Asked what would make the school better, one pupil at Thorpedene infants in Shoeburyness, Essex, replied “Disneyworld in the playground”.

A boy gave a resounding “no” when asked if his teacher was fair.

Anthea Meek, his headteacher, said: “When his teacher asked why, he said ‘I always know the answer to all the questions but you don’t always ask me’.”

When the teacher asked him whether he thought she was being fair to everyone, the boy replied: “Yes, but the question is about what I think is fair.”

Pupil questionnaires are one of the more controversial changes in the new Office for Standards in Education framework which came into force this month.

Another question asks children if they can say there is no bullying or racial harassment in school.

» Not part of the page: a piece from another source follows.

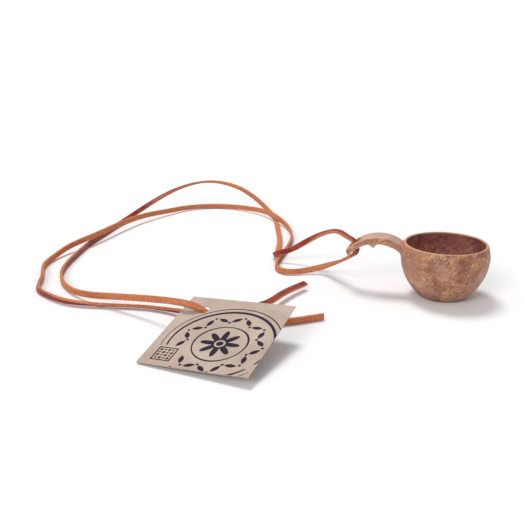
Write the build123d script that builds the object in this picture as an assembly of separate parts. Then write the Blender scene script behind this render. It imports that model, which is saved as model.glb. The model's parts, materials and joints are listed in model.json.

Christine Thompson, head at Limehurst high school, Loughborough, said: “I think in every school that answer will come out high. It doesn’t ask whether there is a lot, some or none. Pupils don’t have to have experienced it personally.”

Thorpedene infants and Limehurst high were among the first 27 schools to be inspected this year.

In Gloucester, a school inspection at Calton junior began on the same day that the pupils arrived back (see story above). Unusually, this coincided with a week-long Tudor firearms demonstration booked by the head Geoff Gait Carr.

“We want to provide real experiences for our pupils,” he said. “We have an enriched curriculum, in which we do fewer schemes of work but do them better.

“The History People, a re-enactment group, come in and fill the Year 5 rooms with Tudor artefacts. The group then has a swordfight and fires a musket. It is good fun.”

There have been concerns that maths, English, science and information communications technology will get undue attention under the new inspection framework for schools.

Tessa Baylis, Year 5 teacher at Calton, did not think this would be the case. She said: “The inspectors couldn’t help but know about our enriched curriculum, because it is linked to literacy, behaviour and motivation.”